The paper lays out the many different ways these ingredients can be manufactured. One big advantage of selecting IMOs as a target point is the processes, though complicated-looking to the casual observer, are much simpler than those required for other functional fibers, so the cost is lower. But that multiplicity of manufacturing methods means that the final ingredients, though all technically IMOs, could behave quite differently depending on who made them and how.

“It thus brings a great disparity in the IMO structures and composition of final products and therefore the need for step-forward analytical methods. IMOs present the advantages of being produced from highly available and relatively low-cost plant material (hydrolyzed starch, saccharose, etc.) through a simple enzymatic process compared to other functional oligosaccharides extracted from plants. However, the use of hydrolyzed starch implies the presence of residual digestible low DP malto-oligosaccharides and the co-production of glucose which not only considerably lowers the global added value of the product but also its beneficial effect on the host,” the researchers wrote.

Possible blood sugar spikes

There have been some reports that some IMOs have caused blood glucose spikes among consumers, which could be a concern for diabetics who might consume a product expecting a low net carb load. In one case, an IMO was the subject of a class action lawsuit filed in 2013 against Quest Nutrition LLC that alleged the company was overstating the fiber content and understating the carbohydrate content of its nutrition bars. (Quest lists ‘corn fiber’ on its label.) That suit was subsequently dismissed.

So what’s the takeaway?  It certainly is possible to produce an IMO that performs like the prebiotic fiber it claims to be on the label. “The prebiotic effect specificity has been proved to be driven by the nature and the structure of the oligosaccharides,” the French researchers wrote. But for a consumer, it’s difficult at the moment to know if the IMO used in a product has solid digestibility data behind it that could be linked to an ingredient brand, since generic ingredient callouts still seem to be the rule. And a key point hovering over the entire discussion is that the term ‘prebiotic’ is at present mostly a marketing term.

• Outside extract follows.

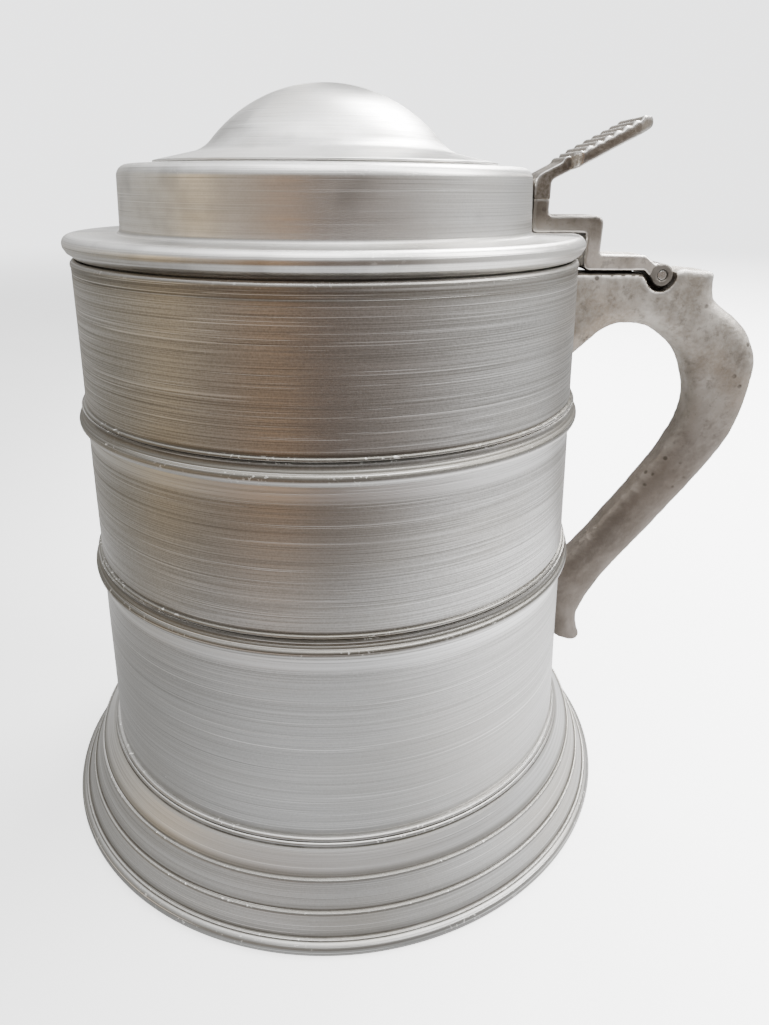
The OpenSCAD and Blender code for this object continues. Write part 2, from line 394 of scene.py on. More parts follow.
class Graph:
    """Short way to write the nodes of a material or world."""

    def __init__(self, owner):
        self.owner = owner
        owner.use_nodes = True
        self.tree = owner.node_tree
        self.tree.nodes.clear()

    def add(self, kind, ins=None, **settings):
        node = self.tree.nodes.new(kind)
        for key, value in settings.items():
            setattr(node, key, value)
        for key, value in (ins or {}).items():
            self.feed(node.inputs[key], value)
        return node

    def feed(self, socket, value):
        if isinstance(value, bpy.types.NodeSocket):
            self.tree.links.new(value, socket)
        elif socket.type == "RGBA":
            socket.default_value = (*value, 1.0)
        else:
            socket.default_value = value

    def num(self, operation, *values):
        node = self.add("ShaderNodeMath", operation=operation)
        for socket, value in zip(node.inputs, values):
            self.feed(socket, value)
        return node.outputs[0]

    def times(self, first, *others):
        for value in others:
            first = self.num("MULTIPLY", first, value)
        return first

    def total(self, *parts, start=0.0):
        """Sum of (share, value) parts."""
        for share, value in parts:
            start = self.num("MULTIPLY_ADD", value, share, start)
        return start

    def span(self, value, a, b, c=0.0, d=1.0):
        """Goes smoothly from c at a to d at b."""
        node = self.add("ShaderNodeMapRange", {"Value": value, "From Min": a, "From Max": b,
                                               "To Min": c, "To Max": d}, interpolation_type="SMOOTHSTEP")
        return node.outputs[0]

    def mix(self, factor, a, b, blend="MIX"):
        node = self.add("ShaderNodeMix", {0: factor, 6: a, 7: b}, data_type="RGBA", blend_type=blend)
        return node.outputs[2]

    def vec(self, x, y, z):
        return self.add("ShaderNodeCombineXYZ", {"X": x, "Y": y, "Z": z}).outputs[0]

    def place(self, kind="Object"):
        return self.add("ShaderNodeTexCoord").outputs[kind]

    def split(self, vector):
        return self.add("ShaderNodeSeparateXYZ", {0: vector}).outputs

    def length(self, x, y):
        return self.num("SQRT", self.num("ADD", self.num("MULTIPLY", x, x), self.num("MULTIPLY", y, y)))

    def noise(self, vector, scale=1.0, detail=2.0, rough=0.5, w=None):
        node = self.add("ShaderNodeTexNoise", noise_dimensions="3D" if w is None else "4D")
        inputs = {"Vector": vector, "W": w, "Scale": scale, "Detail": detail, "Roughness": rough}
        for key, value in inputs.items():
            if value is not None:
                self.feed(node.inputs[key], value)
        return node.outputs[0]

    def crest(self):
        return self.add("ShaderNodeAttribute", attribute_name="crest").outputs["Fac"]

    def metal(self, colour, roughness, height, bump, depth, **more):
        """Ends a material as metal with a bumped surface."""
        bumped = self.add("ShaderNodeBump", {"Strength": bump, "Distance": depth, "Height": height})
        shader = self.add("ShaderNodeBsdfPrincipled", {
            "Base Color": colour, "Metallic": 1.0, "Roughness": roughness,
            "Normal": bumped.outputs[0], **more})
        self.add("ShaderNodeOutputMaterial", {"Surface": shader.outputs[0]})
        return self.owner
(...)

“The term prebiotic is not regulated by the FDA. The concept of prebiotics was introduced two decades ago.  The original definition went through several revisions and the scientific community continues to debate what it means to be a ‘prebiotic’. Lacking a legal definition, the food and supplement industry, consumers and healthcare professionals add their own slants to this term. Advances in community-wide sequencing and glycomics reveal more complex interactions between putative prebiotic substrates and the gut microbiota than previously considered…and requires consensus among scientists before policy makers can come up with an appropriate definition of ‘prebiotic’. Until then, ‘prebiotic’ is a marketing term at best,” said Kantha Shelke, PhD, principal in the Chicago-based food consultancy Corvus Blue LLC.